Design considerations include:

  • Placement aligned with seating geometry

  • Surfaces that reduce harsh reflections

  • Discreet access points that do not interrupt lines


The home sounds better and looks calmer.


Flush-Mounted Sensors and Minimal Control Points

Sensors and switches can ruin beautiful walls. The modern approach uses flush-mounted hardware and intuitive scenes.


A refined strategy includes:

  • Minimal switch counts with consistent placement

  • Scene-based lighting rather than single-fixture thinking

  • Discreet sensors integrated into ceilings or joinery lines


The result feels effortless and visually clean.


Circadian Lighting That Mirrors the Sun

Circadian lighting supports energy in the day and softness at night. It is one of the most meaningful wellness upgrades in a villa.


A proper approach uses:

  • Warmer tones in the evening for calm

  • Cooler, brighter tones earlier for clarity

  • Layered lighting that avoids glare and hotspots

  • Grazing light that reveals texture and depth


This is where design becomes lived health, not decoration.

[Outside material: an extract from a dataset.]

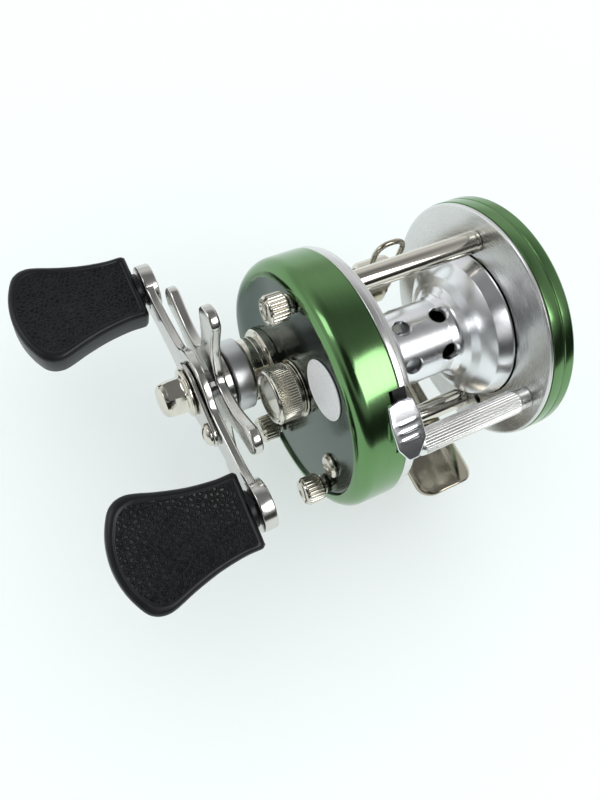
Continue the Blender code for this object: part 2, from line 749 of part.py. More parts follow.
def level_wind():
    """Worm, its guard tube, the guide bar, and the carriage with its wire eye."""
    y, z = WORM_AXIS
    worm = [
        (33.6, 0),
        (33.6, 1.5),
        (-2.9, 1.5),
        (-2.9, 1.1),
        (-4.5, 1.1),
        (-4.5, 0),
    ]
    turned("worm_shaft", worm, STEEL, 16, WORM_AXIS)
    facing = math.atan2(DRIVE_AXIS[1] - z, DRIVE_AXIS[0] - y) + math.pi / WORM_TEETH
    gear("worm_gear", WORM_TEETH, LEVEL_MODULE, facing, -3.2, -4.3, 1.2, BLACK, WORM_AXIS)
    tube = washer("level_wind_tube", PLATE_GAP - FIT, FIT, 2.5, 1.75, NICKEL, 20, WORM_AXIS, 0.1)
    slot = block("tube_slot", (2.5, y - 0.9, z - 4), (PLATE_GAP - 2.5, y + 0.9, z - 1), None)
    combine(tube, slot)
    bar_y, bar_z = 21.6, -9.0
    rod("guide_bar", PLATE_GAP - FIT, FIT, 1.2, STEEL, 12, (bar_y, bar_z), 0.15)
    body = block("line_guide", (14.0, 16.6, -10.6), (23.0, 23.3, 1.4), NICKEL, 0.8)
    drill(body, 25, 12, 2.5 + FIT, WORM_AXIS, 20)
    drill(body, 25, 12, 1.3, (bar_y, bar_z), 12)
    combine(body, block("guide_gap", (13, 15.5, -7.2), (24, 18.4, -5.2), None))
    well = prism("pawl_well", [circle(1.15, 12)], 9, None, UPRIGHT, (18.5, y, z - 6.0))
    combine(body, well)
    pawl = [
        (z - 1.55, 0),
        (z - 1.55, 0.55),
        (z - 2.6, 0.6),
        (z - 2.7, 1.05),
        (z - 7.4, 1.05),
        (z - 7.4, 0),
    ]
    turned("pawl", pawl, BRASS, 12, (y, 0), axes=UPRIGHT, x=18.5)
    eye_y = 18.4
    loop = arc((0, 0), 3.2, 0, 180, 9)
    eye = [(18.5 + 3.4, eye_y, 1.7)] + [(18.5 + u, eye_y, 8.6 + v) for u, v in loop]
    eye.append((18.5 - 3.4, eye_y, 1.7))
    wire("line_eye", eye, 0.6, CHROME)


def handle():
    """Drag collar, star wheel, arm, nut and its retainer."""
    washer("drag_collar", -18.0, -22.0, 7.8, STEM_R + FIT, SATIN, 24, DRIVE_AXIS, 0.3)
    star_wheel()
    arm_plate()
    washer_bore = SHAFT_R + FIT
    nut = [
        (-34.9, 0),
        (-34.9, washer_bore),
        (-30.6, washer_bore),
        (-30.6, 5.0),
        (-30.8, 5.3),
        (-31.4, 5.3),
        (-31.6, 4.1),
        (-35.0, 4.1),
        (-36.4, 3.3),
        (-37.0, 1.8),
        (-37.1, 0),
    ]
    turned("handle_nut", nut, NICKEL, 20, DRIVE_AXIS)
    outline = arc((0, 0), 6.5, -120, 120, 17) + arc((RETAINER_REACH, 0), 2.9, 110, 250, 9)
    holes = [circle(washer_bore, 20), circle(1.2, 12, (RETAINER_REACH, 0))]
    plate("nut_retainer", [outline, *holes], -29.6, -30.4, NICKEL, DRIVE_AXIS, ARM_ANGLE)
    screw = [
        (ARM_X[0] - 0.2, 0),
        (ARM_X[0] - 0.2, 1.0),
        (-30.5, 1.0),
        (-30.5, 2.5),
        (-31.2, 2.3),
        (-31.9, 1.2),
        (-31.9, 0),
    ]
    turned("retainer_screw", screw, NICKEL, 12, on_arm(RETAINER_REACH))


def on_arm(reach):
    """The point of the arm's centre line at a distance from the drive axis."""
    y, z = polar(reach, ARM_ANGLE)
    return (DRIVE_AXIS[0] + y, DRIVE_AXIS[1] + z)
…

A Designer’s Checklist for a Timeless 2026 Villa in Dubai

Use this as a quick filter when reviewing concepts for villa interior design dubai.

  • Mezzo-tone palette with tactile layers

  • Honed stone and matte metals that age gracefully

  • Floors treated as a design language, not a leftover choice

  • Indoor-outdoor continuity without visual clutter

  • Curved moments that soften scale and improve flow

  • Technology integrated quietly with minimal visible hardware

  • Substrate integrity treated as a priority, not an afterthought


The 2026 Dubai villa is a sanctuary with presence. It does not shout. It holds you.

When you walk through a truly resolved home, you feel the difference immediately through light, texture, proportion, and silence.